Getter, who was for years ostracized from her family, said changes started slowly. "I don't know when I started to become a feminist. I believed for a really long time that men and women have separate roles.

"I remember the first time I hugged a man and it was very bizarre."

Her kids, she said, also helped shape her.

"I found myself saying things to them that then shifted my own perspective. I found my voice through talking to them. I grew up with them. I have become who I am because of them."

At one point a reporter in the audience told panelists, "Looking around, there are men here but there are significantly fewer men here than in our other groups so far," before adding, "How do we make this a topic that men care about too?"

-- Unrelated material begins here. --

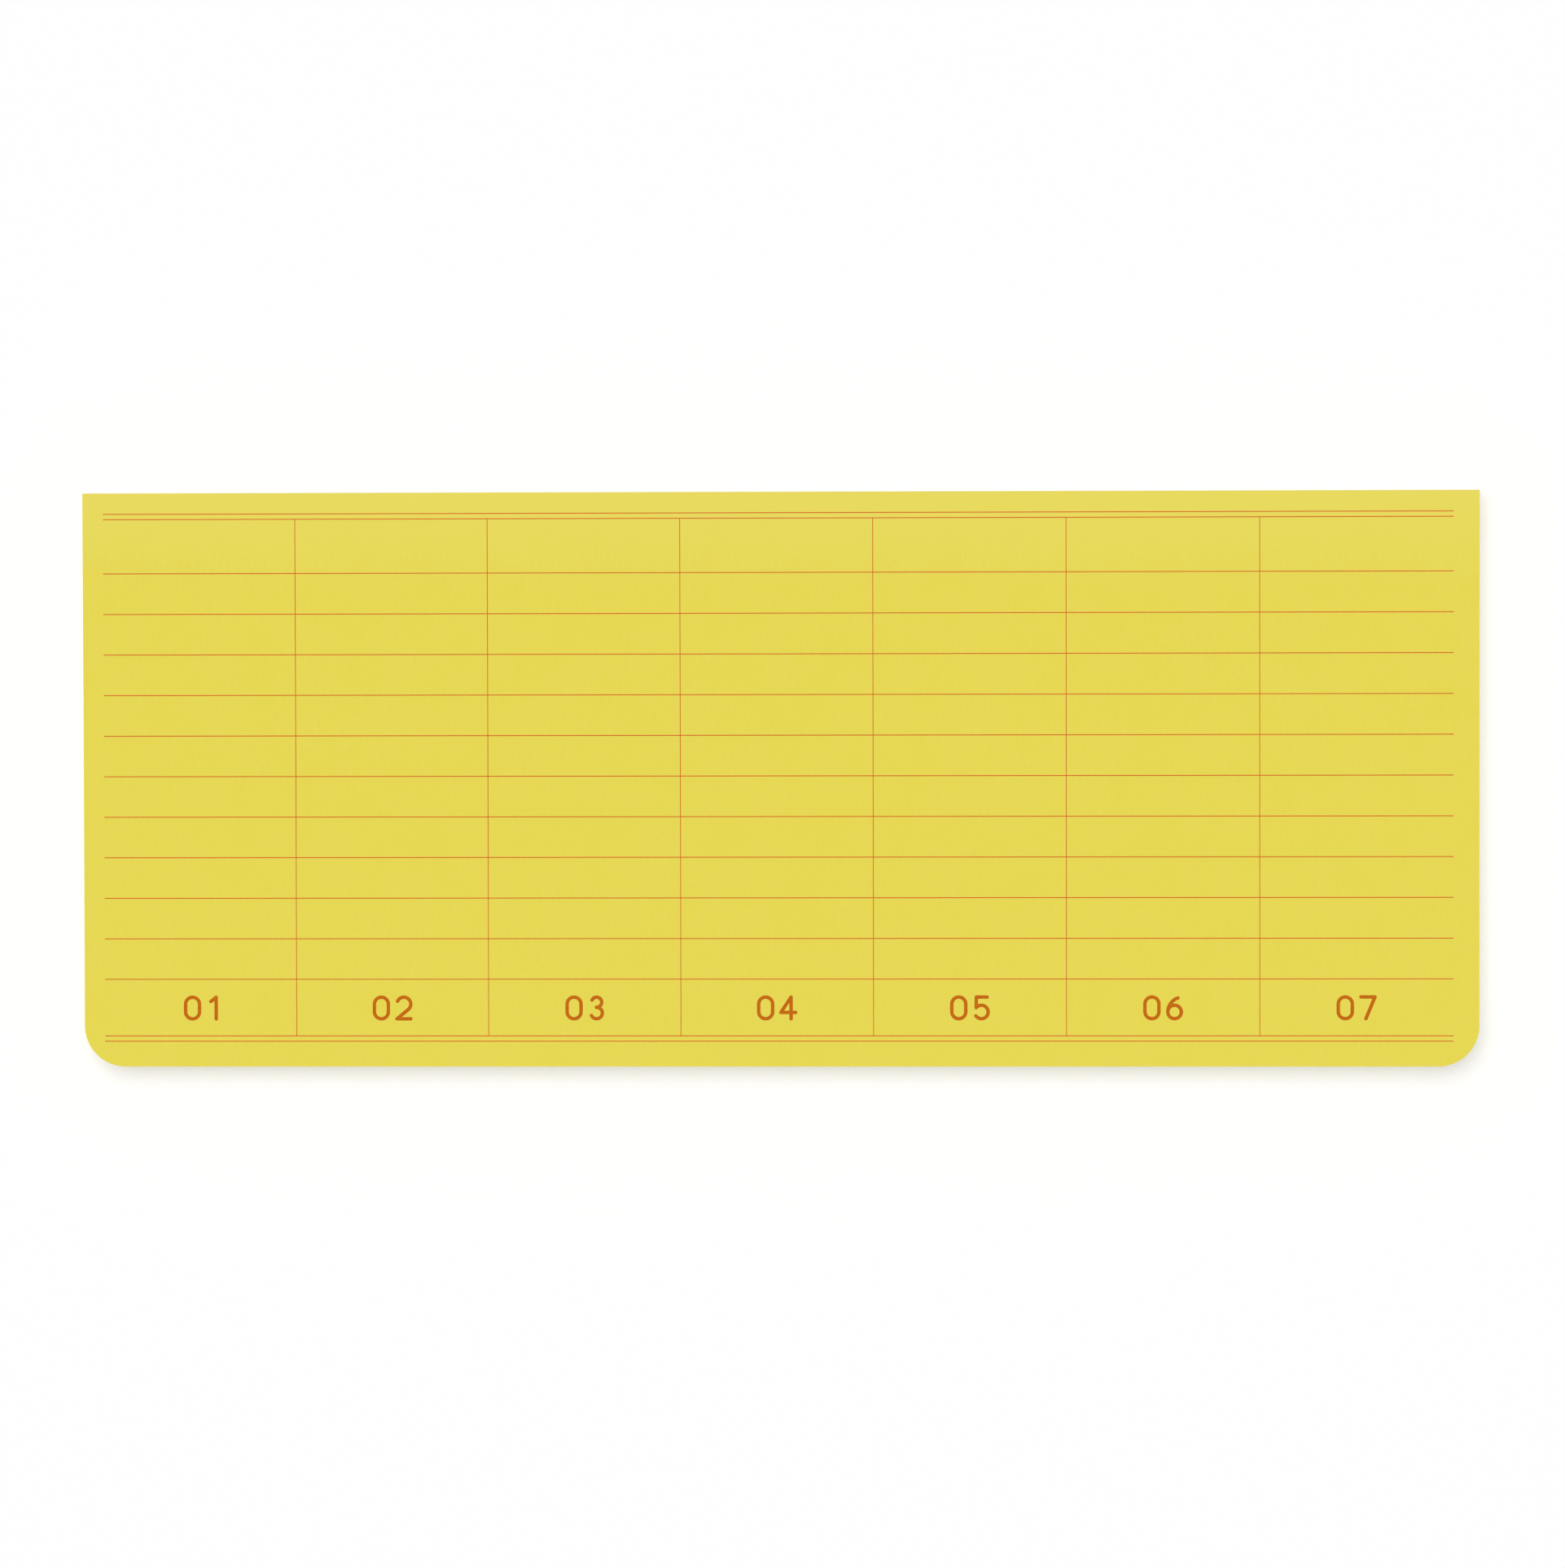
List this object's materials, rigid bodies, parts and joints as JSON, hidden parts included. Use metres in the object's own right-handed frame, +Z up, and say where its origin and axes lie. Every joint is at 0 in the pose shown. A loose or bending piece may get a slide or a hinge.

"Keep talking, raising awareness, educating," responded panelist Pam Palmer, an evangelical and activist who filed a lawsuit against her church, Sovereign Grace Ministries, for alleged sexual abuses. "The more people get involved in social media, the more people tell their stories," and relate to others in similar situations, she said.

Kelly gave thanks to religion reporters in the room. "I can't emphasize how important objective coverage of religion is to transforming these institutions," she said. "There is no accountability mechanism in religion. There are no voters. They don't have constituency," adding later, "The only accountability they have is when people know what is happening in the church."

"For me hope happens one family at a time. One relationship at a time," Getter said. "Something magical happens when we [first say], 'Let's agree to disagree, but listen to my opinion. And something shifts in the narrative if we are willing to be vulnerable."

*This story has been updated to clarify a sentence.